Goal: Write out exactly the lines that run from the line containing "roof of the recess" through the line containing "bpy.data.objects.remove(obj)"; both end lines belong to the answer.

** BEGIN **

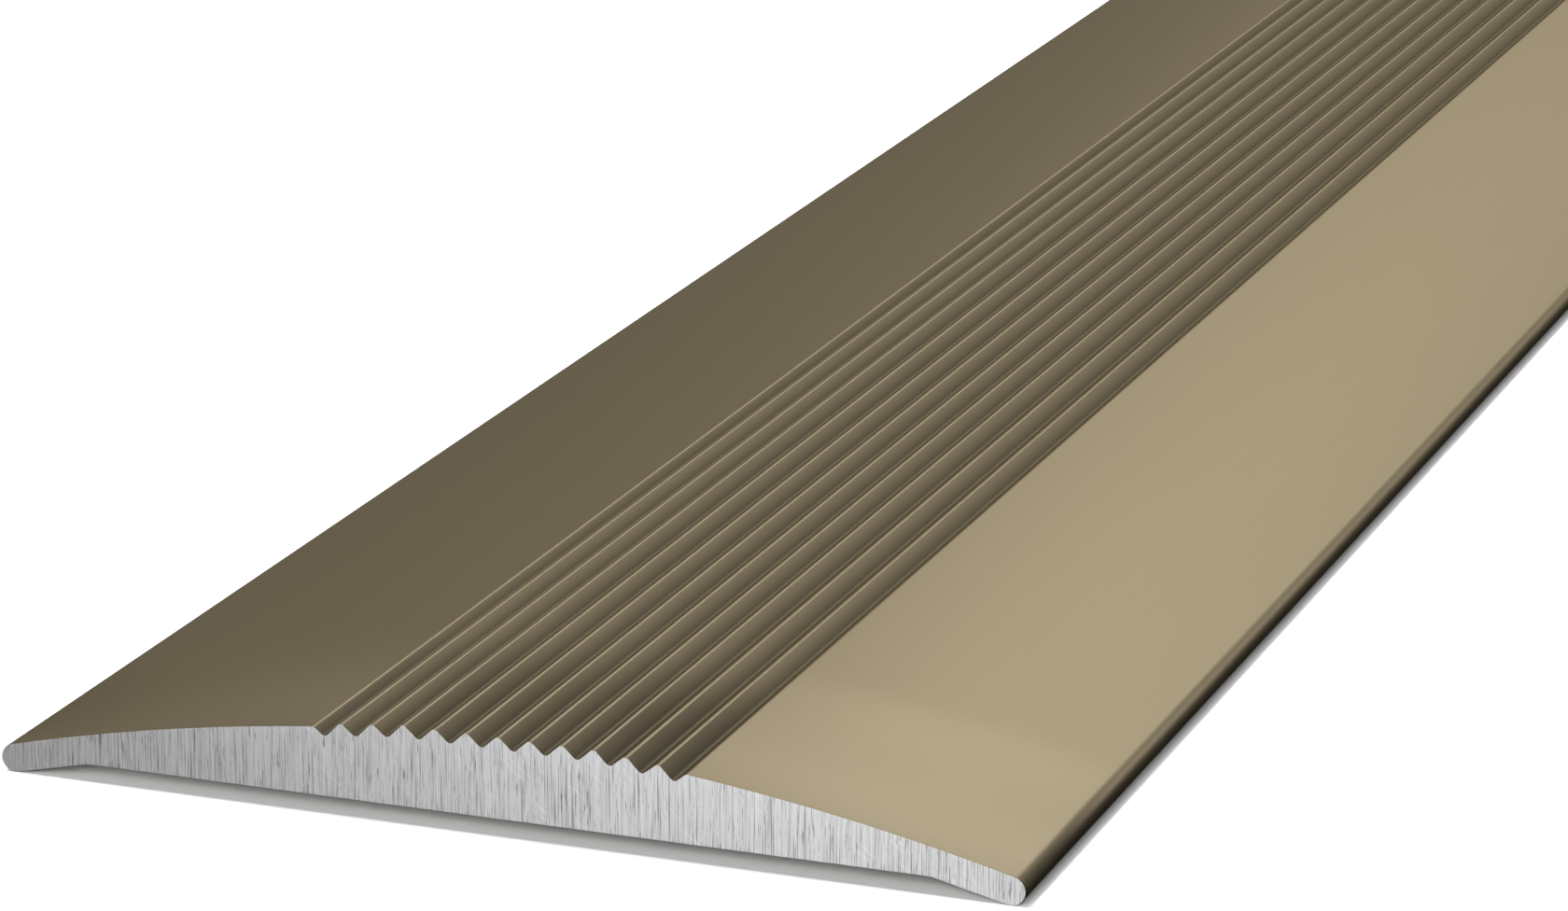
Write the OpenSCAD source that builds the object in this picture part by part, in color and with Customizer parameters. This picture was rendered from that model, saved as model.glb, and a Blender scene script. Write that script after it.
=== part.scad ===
// Floor threshold strip: one extruded, anodised aluminium bar that is stuck down with two foam tapes.
// The strip lies along Y and is centred on the origin. Z = 0 is the floor that it lies on.
// All sizes are in millimetres.

/* [Strip] */
// Length between the two sawn ends
strip_length = 1000; // [300:10:2700]
// Width over the two rounded edges
strip_width = 80; // [74:1:100]
// Height of the rib crests above the floor
strip_height = 7.6; // [7.2:0.1:9]
// Radius of the two rounded edges
edge_r = 1.1; // [0.9:0.05:1.3]
// Radius of the long, slightly domed flanks
flank_r = 178; // [140:1:400]

/* [Ribs] */
// Number of grooves between the ribs, side by side
groove_count = 12; // [6:2:14]
// Distance from one groove to the next
rib_pitch = 2.474; // [2.2:0.002:2.7]
// Depth of a groove below the crests beside it
groove_depth = 0.9; // [0.7:0.05:1]
// Radius on top of each rib
crest_r = 0.3; // [0.2:0.02:0.36]
// Radius at the bottom of each groove
valley_r = 0.36; // [0.2:0.02:0.4]
// Half width of the level middle, beyond which the crests step down towards the flanks
crown_half = 7.4; // [4:0.1:8]
// Fall of the crests beyond the level middle, for each millimetre outwards
crest_fall = 0.105; // [0.08:0.005:0.12]
// Height of the ribs' crests above the shoulders, where the outer grooves meet the flanks
shoulder_drop = 0.96; // [0.92:0.02:1]

/* [Underside] */
// Width of the flat recess that holds the tapes
recess_width = 66; // [60:1:68]
// Depth of the recess, which is the thickness of a tape with its liner
recess_depth = 1.36; // [1.2:0.02:1.6]

/* [Tape] */
// Width of each tape
tape_width = 25; // [15:1:25]
// Free width between the two tapes
tape_gap = 10; // [6:1:12]
// Distance from each sawn end of the strip to the end of the tapes
tape_setback = 6; // [5:1:15]
// Thickness of the paper liner that covers each tape
liner_thickness = 0.11; // [0.08:0.01:0.2]

/* [Hidden] */

anodised_bronze = "#8f8369";
foam_grey = "#4a4b4d";
liner_paper = "#e9e4d6";

// Steps in each rounded stretch of the outline
flank_steps = 14;
edge_steps = 14;
rib_steps = 6;

tape_length = strip_length - 2 * tape_setback;
tape_thickness = recess_depth - liner_thickness;
tape_offset = (tape_gap + tape_width) / 2;

// A groove's side leaves the valley arc at this angle and runs straight into the crest arc. The half
// pitch and the depth fix it: half_pitch sin(a) + (r - depth) cos(a) = r, with r both radii together.
half_pitch = rib_pitch / 2;
both_r = crest_r + valley_r;
side_angle = asin(both_r / norm([half_pitch, both_r - groove_depth]))
    - atan2(both_r - groove_depth, half_pitch);

// The outermost valley, and the shoulder that its outer side climbs to
last_valley_x = (groove_count - 1) / 2 * rib_pitch;
last_valley_z = crest_line(last_valley_x) - groove_depth;
shoulder_z = strip_height - shoulder_drop;
shoulder_x = last_valley_x + valley_r * sin(side_angle)
    + (shoulder_z - last_valley_z - valley_r * (1 - cos(side_angle)) + crest_fall * valley_r * sin(side_angle))
    / (tan(side_angle) - crest_fall);

// Points of the right half that the arcs are built on
shoulder = [shoulder_x, shoulder_z];
edge_centre = [strip_width / 2 - edge_r, edge_r];
recess_corner = [recess_width / 2, recess_depth];

// The flank's arc passes through the shoulder and runs tangent into the edge, so its centre is flank_r
// from the shoulder and flank_r - edge_r from the edge's own centre.
span = edge_centre - shoulder;
span_length = norm(span);
along = (pow(flank_r, 2) - pow(flank_r - edge_r, 2) + pow(span_length, 2)) / (2 * span_length);
below = sqrt(pow(flank_r, 2) - pow(along, 2));
flank_centre = shoulder + (along * span + below * [span[1], -span[0]]) / span_length;
shoulder_angle = heading(shoulder - flank_centre);
edge_top_angle = heading(edge_centre - flank_centre);

// The underside runs from the recess corner tangent onto the edge from below
to_edge = edge_centre - recess_corner;
chamfer_angle = heading(to_edge) - asin(edge_r / norm(to_edge));
edge_bottom_angle = chamfer_angle - 90;

// Direction of a vector, in degrees from +X
function heading(v) = atan2(v[1], v[0]);

// Height of the crests' common line at x: level in the middle, then falling to both sides
function crest_line(x) = strip_height - crest_fall * max(0, abs(x) - crown_half);

// Points on an arc about c, from the angle a0 to a1; first = 1 leaves out the point at a0
function arc(c, r, a0, a1, steps, first = 0) =
    [for (i = [first:steps]) let (a = a0 + (a1 - a0) * i / steps) c + r * [cos(a), sin(a)]];

// The rounded bottom of a groove at x, hung below the crests' line
function valley(x) = [
    for (i = [0:rib_steps])
        let (a = side_angle * (2 * i / rib_steps - 1), px = x + valley_r * sin(a))
        [px, crest_line(px) - groove_depth + valley_r * (1 - cos(a))]
];

// The rounded top of a rib at x
function crest(x) = [
    for (i = [0:rib_steps])
        let (a = side_angle * (2 * i / rib_steps - 1), px = x + crest_r * sin(a))
        [px, crest_line(px) - crest_r * (1 - cos(a))]
];

// The grooves from left to right, with a crest after each one but the last
function ribs() = [
    for (k = [0:groove_count - 1])
        let (x = k * rib_pitch - last_valley_x)
        each concat(valley(x), k < groove_count - 1 ? crest(x + half_pitch) : [])
];

// The right flank, edge and underside, from the shoulder to the recess corner
function right_side() = concat(
    arc(flank_centre, flank_r, shoulder_angle, edge_top_angle, flank_steps),
    arc(edge_centre, edge_r, edge_top_angle, edge_bottom_angle, edge_steps, first = 1),
    [recess_corner]
);

// The same points on the other side of the middle, in the opposite order
function mirrored(points) = [for (i = [len(points) - 1:-1:0]) [-points[i][0], points[i][1]]];

// A flat band on one side of the middle, from the height z0 up to z1
module band(side, z0, z1) {
    translate([side * tape_offset - tape_width / 2, -tape_length / 2, z0])
        cube([tape_width, tape_length, z1 - z0]);
}

// The extruded bar, sawn square at both ends
module profile_bar() {
    color(anodised_bronze)
        rotate([90, 0, 0])
            linear_extrude(strip_length, center = true)
                polygon(concat(ribs(), right_side(), mirrored(right_side())));
}

// Double-sided foam tape, stuck to the roof of the recess
module adhesive_tape(side) {
    color(foam_grey) band(side, liner_thickness, recess_depth);
}

// Siliconised paper on the tape's lower face, peeled off before the strip is laid
module release_liner(side) {
    color(liner_paper) band(side, 0, liner_thickness);
}

profile_bar();
adhesive_tape(-1);  // adhesive_tape_left
adhesive_tape(1);  // adhesive_tape_right
release_liner(-1);  // release_liner_left
release_liner(1);  // release_liner_right
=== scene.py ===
"""Looks of the floor threshold strip: a ribbed, anodised aluminium bar with sawn ends and a taped underside.

Everything is in metres. X runs across the strip, Y along it, and Z = 0 is the floor that it lies on.
"""

import math

import bpy
import numpy as np
from mathutils import Matrix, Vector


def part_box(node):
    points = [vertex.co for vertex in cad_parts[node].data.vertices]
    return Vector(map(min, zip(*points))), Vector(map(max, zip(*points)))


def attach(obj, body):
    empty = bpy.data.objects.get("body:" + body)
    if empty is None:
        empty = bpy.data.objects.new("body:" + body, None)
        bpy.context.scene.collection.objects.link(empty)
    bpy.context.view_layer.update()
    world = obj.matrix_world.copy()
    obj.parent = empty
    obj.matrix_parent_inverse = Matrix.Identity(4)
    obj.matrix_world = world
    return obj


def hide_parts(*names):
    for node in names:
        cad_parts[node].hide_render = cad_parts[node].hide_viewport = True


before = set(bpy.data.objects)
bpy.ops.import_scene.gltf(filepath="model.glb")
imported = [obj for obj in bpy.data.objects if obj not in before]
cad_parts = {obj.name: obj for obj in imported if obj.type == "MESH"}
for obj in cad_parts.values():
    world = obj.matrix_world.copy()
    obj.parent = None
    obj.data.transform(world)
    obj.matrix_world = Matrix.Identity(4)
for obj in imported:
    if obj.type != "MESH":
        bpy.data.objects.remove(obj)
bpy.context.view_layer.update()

# ---------------------------------------------------------------------------------------------------
# The bar: one aluminium extrusion, drawn through a die and anodised a light bronze in the long length,
# then sawn square. The die gives it rounded edges, slightly domed flanks and a band of ribs along the
# middle for grip. It lies on its two edges, and a flat recess between them leaves room for the tapes.
# ---------------------------------------------------------------------------------------------------
bar_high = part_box("profile_bar")[1]
HALF_WIDTH = bar_high.x
HALF_LENGTH = bar_high.y
CREST_HEIGHT = bar_high.z
EDGE_R = 0.0011
FLANK_R = 0.178
RECESS_HALF = 0.033
RECESS_DEPTH = 0.00136
RIB_PITCH = 0.002474
GROOVES = 12
GROOVE_DEPTH = 0.0009
CREST_R = 0.0003
VALLEY_R = 0.00036
CROWN_HALF = 0.0074
CREST_FALL = 0.105
SHOULDER_HEIGHT = CREST_HEIGHT - 0.00096
SHOULDER_ROUND = 0.00012
SAW_BREAK = 0.00002
# Height on the edge's arc where the painted shade round its foot begins
FOOT_TOP = 0.0019
LENGTH_STEPS = 41

# A groove's straight side leaves both of its arcs at this angle
both_r = CREST_R + VALLEY_R
side_angle = (math.asin(both_r / math.hypot(RIB_PITCH / 2, both_r - GROOVE_DEPTH))
              - math.atan2(both_r - GROOVE_DEPTH, RIB_PITCH / 2))
last_valley = (GROOVES - 1) / 2 * RIB_PITCH
edge_x = HALF_WIDTH - EDGE_R


def rib_height(x):
    """Height of the ribs at x: a zigzag with a round crest at every pitch and a round valley halfway, hung
    from a line that is level over the crown and falls evenly beyond it."""
    from_crest = np.abs((x / RIB_PITCH + 0.5) % 1 - 0.5) * RIB_PITCH
    from_valley = RIB_PITCH / 2 - from_crest
    crest_reach = CREST_R * math.sin(side_angle)
    valley_reach = VALLEY_R * math.sin(side_angle)
    crest = np.sqrt(CREST_R**2 - np.minimum(from_crest, crest_reach)**2) - CREST_R
    side = (from_crest - crest_reach) * math.tan(side_angle)
    valley = VALLEY_R - np.sqrt(VALLEY_R**2 - np.minimum(from_valley, valley_reach)**2) - GROOVE_DEPTH
    wave = np.where(from_valley < valley_reach, valley, crest - np.maximum(side, 0))
    return CREST_HEIGHT - CREST_FALL * np.maximum(np.abs(x) - CROWN_HALF, 0) + wave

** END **

Output for this exercise:
// Double-sided foam tape, stuck to the roof of the recess
module adhesive_tape(side) {
    color(foam_grey) band(side, liner_thickness, recess_depth);
}

// Siliconised paper on the tape's lower face, peeled off before the strip is laid
module release_liner(side) {
    color(liner_paper) band(side, 0, liner_thickness);
}

profile_bar();
adhesive_tape(-1);  // adhesive_tape_left
adhesive_tape(1);  // adhesive_tape_right
release_liner(-1);  // release_liner_left
release_liner(1);  // release_liner_right
=== scene.py ===
"""Looks of the floor threshold strip: a ribbed, anodised aluminium bar with sawn ends and a taped underside.

Everything is in metres. X runs across the strip, Y along it, and Z = 0 is the floor that it lies on.
"""

import math

import bpy
import numpy as np
from mathutils import Matrix, Vector


def part_box(node):
    points = [vertex.co for vertex in cad_parts[node].data.vertices]
    return Vector(map(min, zip(*points))), Vector(map(max, zip(*points)))


def attach(obj, body):
    empty = bpy.data.objects.get("body:" + body)
    if empty is None:
        empty = bpy.data.objects.new("body:" + body, None)
        bpy.context.scene.collection.objects.link(empty)
    bpy.context.view_layer.update()
    world = obj.matrix_world.copy()
    obj.parent = empty
    obj.matrix_parent_inverse = Matrix.Identity(4)
    obj.matrix_world = world
    return obj


def hide_parts(*names):
    for node in names:
        cad_parts[node].hide_render = cad_parts[node].hide_viewport = True


before = set(bpy.data.objects)
bpy.ops.import_scene.gltf(filepath="model.glb")
imported = [obj for obj in bpy.data.objects if obj not in before]
cad_parts = {obj.name: obj for obj in imported if obj.type == "MESH"}
for obj in cad_parts.values():
    world = obj.matrix_world.copy()
    obj.parent = None
    obj.data.transform(world)
    obj.matrix_world = Matrix.Identity(4)
for obj in imported:
    if obj.type != "MESH":
        bpy.data.objects.remove(obj)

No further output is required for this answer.